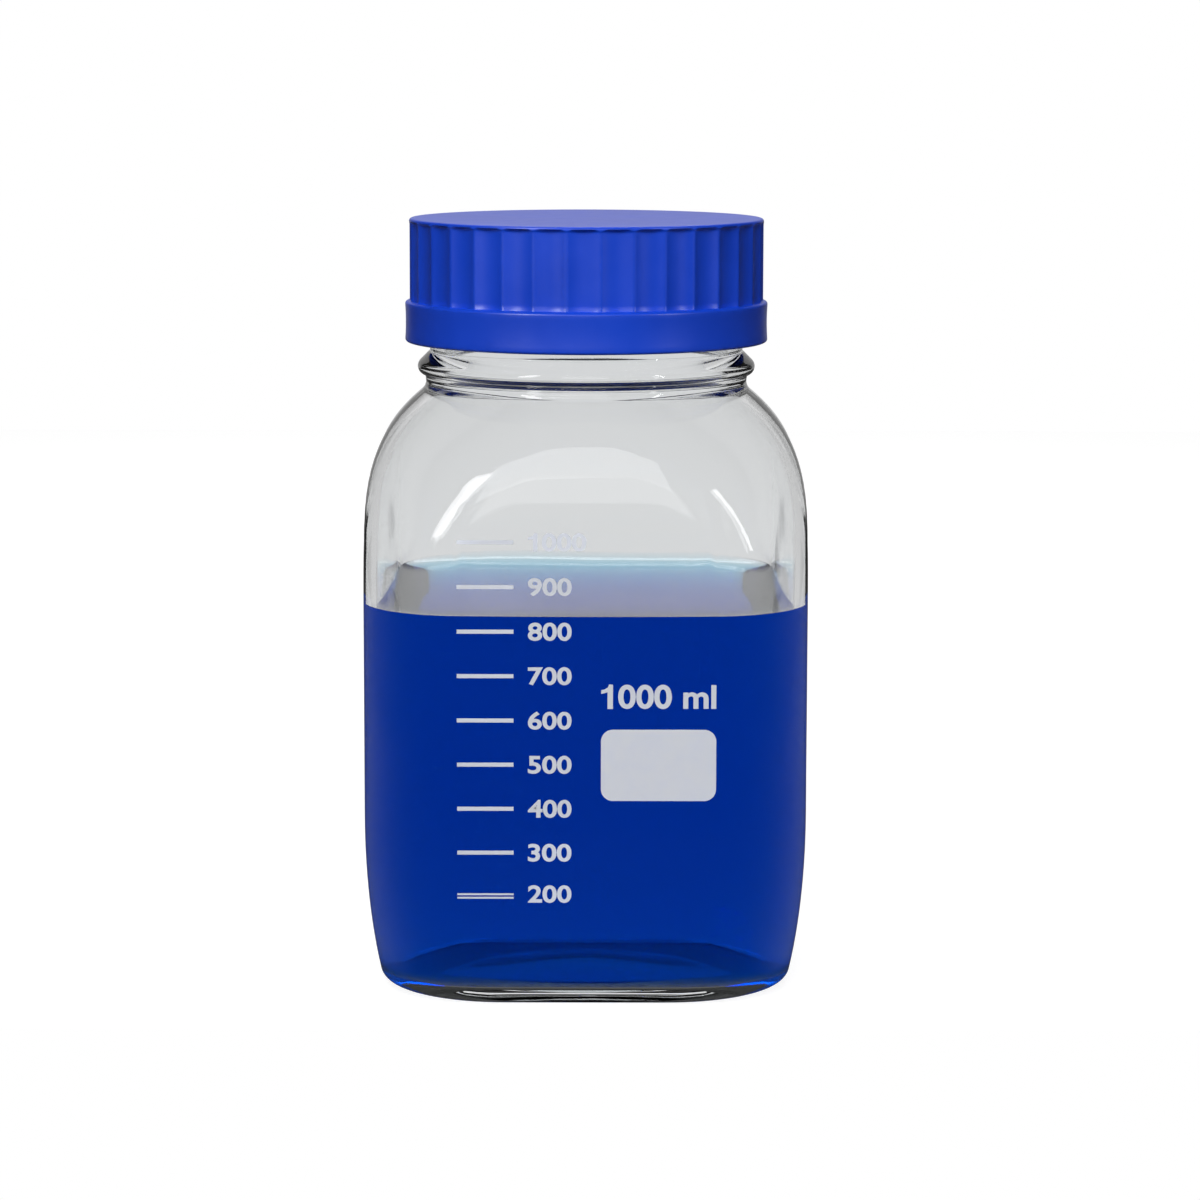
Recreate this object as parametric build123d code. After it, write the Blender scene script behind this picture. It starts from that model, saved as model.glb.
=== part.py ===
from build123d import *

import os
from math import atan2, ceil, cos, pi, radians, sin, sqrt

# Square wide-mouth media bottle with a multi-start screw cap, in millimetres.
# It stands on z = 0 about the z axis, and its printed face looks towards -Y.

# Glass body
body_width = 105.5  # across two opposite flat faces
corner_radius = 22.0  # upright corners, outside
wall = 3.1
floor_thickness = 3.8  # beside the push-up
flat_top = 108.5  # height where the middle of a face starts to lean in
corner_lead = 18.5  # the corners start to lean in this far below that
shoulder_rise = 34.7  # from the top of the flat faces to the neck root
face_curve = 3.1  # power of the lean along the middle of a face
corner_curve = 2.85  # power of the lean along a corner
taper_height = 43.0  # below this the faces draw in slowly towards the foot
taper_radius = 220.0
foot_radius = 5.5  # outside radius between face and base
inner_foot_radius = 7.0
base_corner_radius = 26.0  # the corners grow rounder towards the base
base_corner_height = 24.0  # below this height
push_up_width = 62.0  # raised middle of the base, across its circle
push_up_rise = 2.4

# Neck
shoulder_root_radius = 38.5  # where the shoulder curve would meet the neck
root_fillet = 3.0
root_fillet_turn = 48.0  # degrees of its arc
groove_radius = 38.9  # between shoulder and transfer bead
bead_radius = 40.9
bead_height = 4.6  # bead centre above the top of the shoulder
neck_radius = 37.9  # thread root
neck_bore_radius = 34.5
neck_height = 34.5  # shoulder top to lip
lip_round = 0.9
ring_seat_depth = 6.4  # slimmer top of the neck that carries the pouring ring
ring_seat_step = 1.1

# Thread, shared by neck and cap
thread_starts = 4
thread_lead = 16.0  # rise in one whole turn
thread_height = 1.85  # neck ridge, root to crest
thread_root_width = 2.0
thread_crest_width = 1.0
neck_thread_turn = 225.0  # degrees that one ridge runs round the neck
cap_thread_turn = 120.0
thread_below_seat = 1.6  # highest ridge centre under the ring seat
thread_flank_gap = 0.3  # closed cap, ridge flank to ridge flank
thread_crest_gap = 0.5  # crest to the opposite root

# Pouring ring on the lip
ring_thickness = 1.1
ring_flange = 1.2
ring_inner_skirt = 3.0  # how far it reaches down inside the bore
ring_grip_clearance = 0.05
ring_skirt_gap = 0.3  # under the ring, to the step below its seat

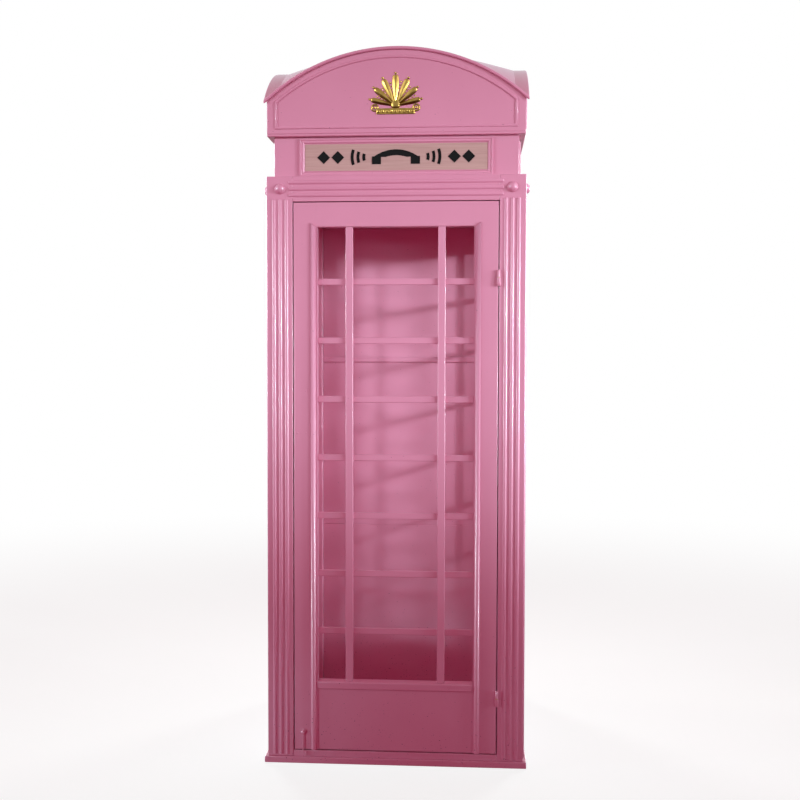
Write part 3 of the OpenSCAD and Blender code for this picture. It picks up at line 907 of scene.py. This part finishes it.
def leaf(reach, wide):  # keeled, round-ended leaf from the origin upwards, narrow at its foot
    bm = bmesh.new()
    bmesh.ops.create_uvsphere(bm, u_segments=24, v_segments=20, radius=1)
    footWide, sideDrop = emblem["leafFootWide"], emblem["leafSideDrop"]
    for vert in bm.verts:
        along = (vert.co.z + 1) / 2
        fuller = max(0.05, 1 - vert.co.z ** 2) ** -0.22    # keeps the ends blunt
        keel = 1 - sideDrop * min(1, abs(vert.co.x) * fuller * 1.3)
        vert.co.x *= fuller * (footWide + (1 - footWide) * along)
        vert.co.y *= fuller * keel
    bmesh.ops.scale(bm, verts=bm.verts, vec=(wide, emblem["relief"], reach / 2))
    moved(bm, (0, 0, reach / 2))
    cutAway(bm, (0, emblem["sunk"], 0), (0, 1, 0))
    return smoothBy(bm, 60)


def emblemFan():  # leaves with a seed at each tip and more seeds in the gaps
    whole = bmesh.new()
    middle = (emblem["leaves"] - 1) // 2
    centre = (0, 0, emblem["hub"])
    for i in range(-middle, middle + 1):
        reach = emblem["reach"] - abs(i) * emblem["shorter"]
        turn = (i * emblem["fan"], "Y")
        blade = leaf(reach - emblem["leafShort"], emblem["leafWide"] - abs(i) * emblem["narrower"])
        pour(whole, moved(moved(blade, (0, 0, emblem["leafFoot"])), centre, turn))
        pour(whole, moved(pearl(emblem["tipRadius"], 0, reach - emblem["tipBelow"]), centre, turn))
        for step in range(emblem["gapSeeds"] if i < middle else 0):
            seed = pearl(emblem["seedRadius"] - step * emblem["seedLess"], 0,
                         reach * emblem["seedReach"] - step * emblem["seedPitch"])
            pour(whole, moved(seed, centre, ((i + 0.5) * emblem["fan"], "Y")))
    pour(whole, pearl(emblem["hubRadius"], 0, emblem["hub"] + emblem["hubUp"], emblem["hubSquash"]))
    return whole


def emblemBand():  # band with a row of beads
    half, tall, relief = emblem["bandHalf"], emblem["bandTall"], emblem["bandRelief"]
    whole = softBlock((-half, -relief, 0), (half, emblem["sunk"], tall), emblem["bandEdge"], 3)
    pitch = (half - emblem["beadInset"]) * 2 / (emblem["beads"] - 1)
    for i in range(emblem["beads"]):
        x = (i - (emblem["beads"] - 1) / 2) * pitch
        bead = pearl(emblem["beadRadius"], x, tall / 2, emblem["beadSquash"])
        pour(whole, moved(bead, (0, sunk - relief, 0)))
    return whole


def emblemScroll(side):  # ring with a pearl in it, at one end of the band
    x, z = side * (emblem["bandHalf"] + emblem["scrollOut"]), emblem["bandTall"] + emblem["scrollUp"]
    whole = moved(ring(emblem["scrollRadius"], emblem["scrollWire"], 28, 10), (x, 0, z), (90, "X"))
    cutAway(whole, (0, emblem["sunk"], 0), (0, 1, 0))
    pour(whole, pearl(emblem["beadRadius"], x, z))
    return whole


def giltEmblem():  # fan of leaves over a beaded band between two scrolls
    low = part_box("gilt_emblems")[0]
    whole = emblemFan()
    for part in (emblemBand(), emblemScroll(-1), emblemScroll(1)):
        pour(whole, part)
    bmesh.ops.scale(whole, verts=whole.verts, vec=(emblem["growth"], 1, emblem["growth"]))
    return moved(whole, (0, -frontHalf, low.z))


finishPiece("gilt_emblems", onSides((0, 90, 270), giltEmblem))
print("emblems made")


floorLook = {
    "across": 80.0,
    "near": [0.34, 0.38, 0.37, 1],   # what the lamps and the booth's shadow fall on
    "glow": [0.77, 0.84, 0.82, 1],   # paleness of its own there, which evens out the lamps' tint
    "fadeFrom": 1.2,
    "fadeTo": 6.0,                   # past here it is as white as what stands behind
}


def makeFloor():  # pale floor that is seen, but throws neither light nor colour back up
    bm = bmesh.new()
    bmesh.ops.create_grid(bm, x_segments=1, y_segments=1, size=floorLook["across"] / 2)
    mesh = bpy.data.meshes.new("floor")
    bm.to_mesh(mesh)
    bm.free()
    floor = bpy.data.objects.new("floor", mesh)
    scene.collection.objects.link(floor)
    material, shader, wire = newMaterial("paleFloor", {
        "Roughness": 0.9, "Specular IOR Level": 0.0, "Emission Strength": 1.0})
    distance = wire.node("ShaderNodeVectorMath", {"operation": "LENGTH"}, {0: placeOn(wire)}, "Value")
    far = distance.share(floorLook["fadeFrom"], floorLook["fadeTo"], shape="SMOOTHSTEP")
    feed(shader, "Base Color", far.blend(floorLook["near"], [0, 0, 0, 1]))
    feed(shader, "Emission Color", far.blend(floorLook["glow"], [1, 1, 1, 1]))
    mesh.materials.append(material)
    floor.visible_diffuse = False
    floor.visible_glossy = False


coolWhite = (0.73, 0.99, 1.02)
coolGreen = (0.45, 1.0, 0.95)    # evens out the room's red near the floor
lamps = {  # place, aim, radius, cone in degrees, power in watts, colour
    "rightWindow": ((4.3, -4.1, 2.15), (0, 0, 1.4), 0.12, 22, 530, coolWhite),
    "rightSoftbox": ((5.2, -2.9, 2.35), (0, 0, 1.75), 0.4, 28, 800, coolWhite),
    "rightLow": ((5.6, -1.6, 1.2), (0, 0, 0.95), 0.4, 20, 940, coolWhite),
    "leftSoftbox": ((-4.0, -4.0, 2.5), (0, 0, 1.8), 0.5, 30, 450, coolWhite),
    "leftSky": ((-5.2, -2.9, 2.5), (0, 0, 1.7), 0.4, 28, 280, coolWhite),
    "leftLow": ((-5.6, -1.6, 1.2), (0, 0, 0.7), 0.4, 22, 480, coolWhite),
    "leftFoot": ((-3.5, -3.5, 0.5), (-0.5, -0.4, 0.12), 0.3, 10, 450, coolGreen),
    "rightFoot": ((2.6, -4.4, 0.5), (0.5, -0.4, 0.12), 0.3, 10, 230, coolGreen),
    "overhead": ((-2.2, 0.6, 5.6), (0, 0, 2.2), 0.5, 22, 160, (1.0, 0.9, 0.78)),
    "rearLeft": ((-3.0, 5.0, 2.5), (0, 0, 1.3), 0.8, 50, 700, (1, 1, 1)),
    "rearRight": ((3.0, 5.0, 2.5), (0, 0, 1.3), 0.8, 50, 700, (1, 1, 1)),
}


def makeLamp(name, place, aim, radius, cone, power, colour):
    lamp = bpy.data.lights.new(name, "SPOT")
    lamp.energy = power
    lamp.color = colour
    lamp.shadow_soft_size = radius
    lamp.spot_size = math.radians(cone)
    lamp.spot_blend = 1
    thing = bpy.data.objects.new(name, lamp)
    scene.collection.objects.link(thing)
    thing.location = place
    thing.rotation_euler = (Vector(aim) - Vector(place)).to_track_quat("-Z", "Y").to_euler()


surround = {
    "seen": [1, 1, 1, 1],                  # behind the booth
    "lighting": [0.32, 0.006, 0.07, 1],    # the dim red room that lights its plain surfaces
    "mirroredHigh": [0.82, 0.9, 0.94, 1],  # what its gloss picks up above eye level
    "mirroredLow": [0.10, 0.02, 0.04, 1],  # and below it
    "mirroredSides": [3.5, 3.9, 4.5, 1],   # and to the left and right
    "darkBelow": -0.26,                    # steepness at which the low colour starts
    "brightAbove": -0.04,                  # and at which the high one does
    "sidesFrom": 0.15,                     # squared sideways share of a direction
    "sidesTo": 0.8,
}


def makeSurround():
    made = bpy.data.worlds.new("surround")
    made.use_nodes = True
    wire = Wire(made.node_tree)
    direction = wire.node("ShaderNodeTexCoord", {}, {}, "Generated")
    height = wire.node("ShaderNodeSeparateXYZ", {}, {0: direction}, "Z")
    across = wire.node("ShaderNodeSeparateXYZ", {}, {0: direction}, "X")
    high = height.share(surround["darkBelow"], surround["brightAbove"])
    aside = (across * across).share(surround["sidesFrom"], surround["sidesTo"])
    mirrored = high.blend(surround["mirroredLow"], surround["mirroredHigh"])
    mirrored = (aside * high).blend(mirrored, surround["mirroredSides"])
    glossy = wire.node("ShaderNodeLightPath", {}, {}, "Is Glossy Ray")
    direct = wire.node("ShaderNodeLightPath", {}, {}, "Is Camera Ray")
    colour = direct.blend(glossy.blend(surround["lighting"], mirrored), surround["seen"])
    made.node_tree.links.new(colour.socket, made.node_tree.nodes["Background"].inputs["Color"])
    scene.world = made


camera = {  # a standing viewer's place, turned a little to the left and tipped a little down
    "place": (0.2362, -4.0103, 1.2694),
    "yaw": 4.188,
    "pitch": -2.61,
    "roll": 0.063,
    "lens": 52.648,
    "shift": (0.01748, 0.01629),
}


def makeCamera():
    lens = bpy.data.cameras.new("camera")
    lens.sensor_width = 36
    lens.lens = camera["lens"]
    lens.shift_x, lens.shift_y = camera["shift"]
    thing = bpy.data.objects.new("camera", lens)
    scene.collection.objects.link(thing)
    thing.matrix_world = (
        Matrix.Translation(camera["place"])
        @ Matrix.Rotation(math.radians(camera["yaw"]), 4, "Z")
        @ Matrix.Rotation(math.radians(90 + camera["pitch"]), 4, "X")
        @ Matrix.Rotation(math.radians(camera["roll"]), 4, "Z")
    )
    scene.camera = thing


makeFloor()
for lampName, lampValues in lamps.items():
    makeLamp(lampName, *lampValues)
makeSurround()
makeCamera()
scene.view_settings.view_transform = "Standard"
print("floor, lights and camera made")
|---|
Look above and return each line of the records exactly, from the very first through the line with "# It stands", both included.

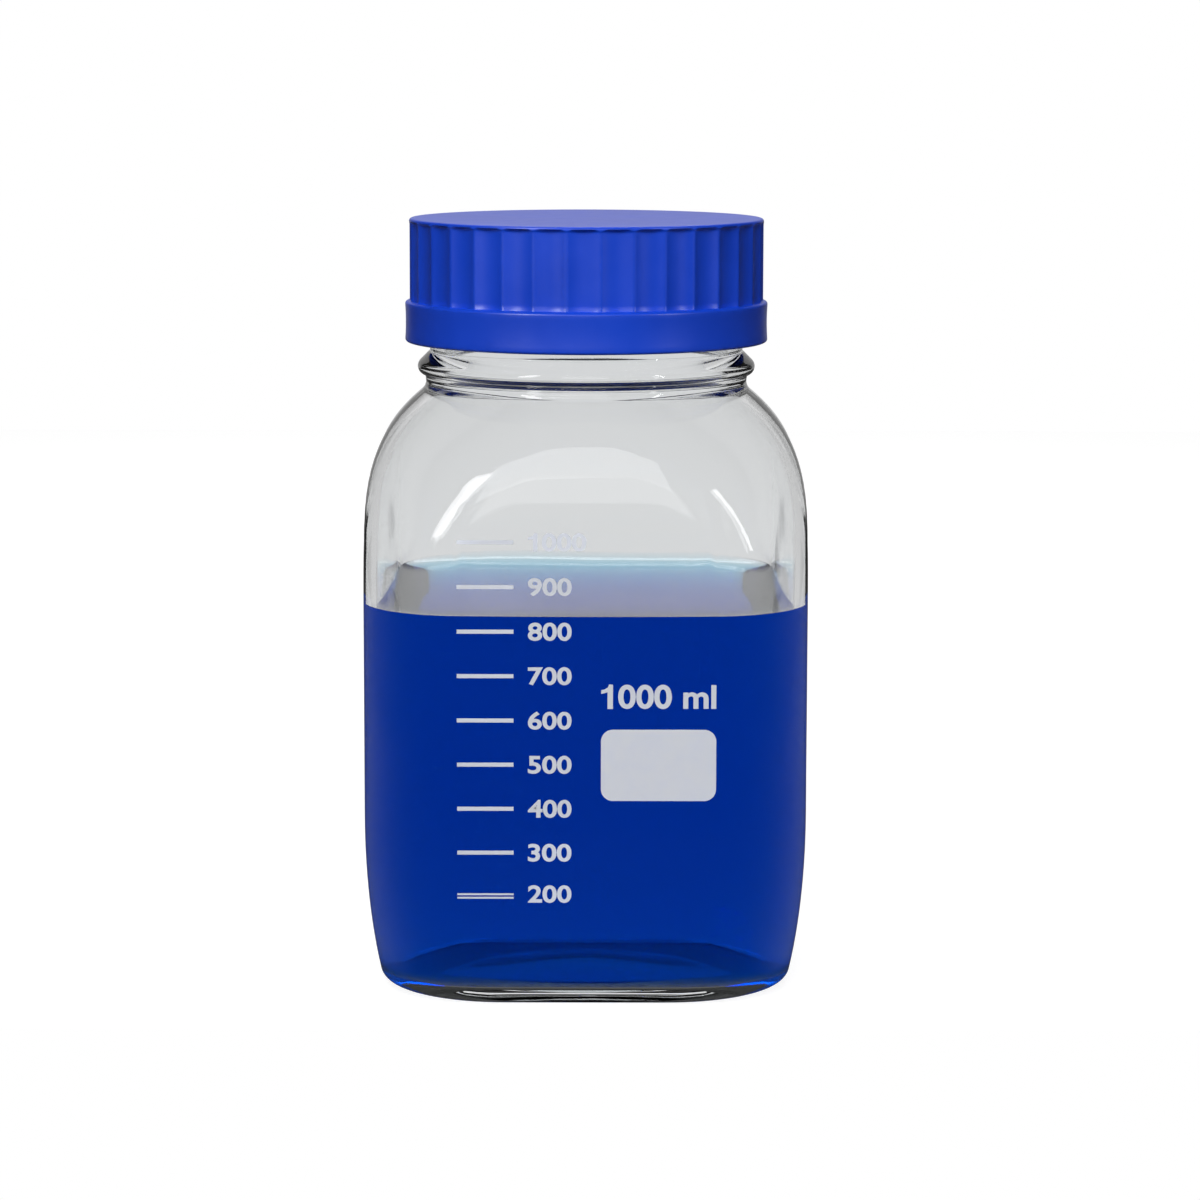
Recreate this object as parametric build123d code. After it, write the Blender scene script behind this picture. It starts from that model, saved as model.glb.
=== part.py ===
from build123d import *

import os
from math import atan2, ceil, cos, pi, radians, sin, sqrt

# Square wide-mouth media bottle with a multi-start screw cap, in millimetres.
# It stands on z = 0 about the z axis, and its printed face looks towards -Y.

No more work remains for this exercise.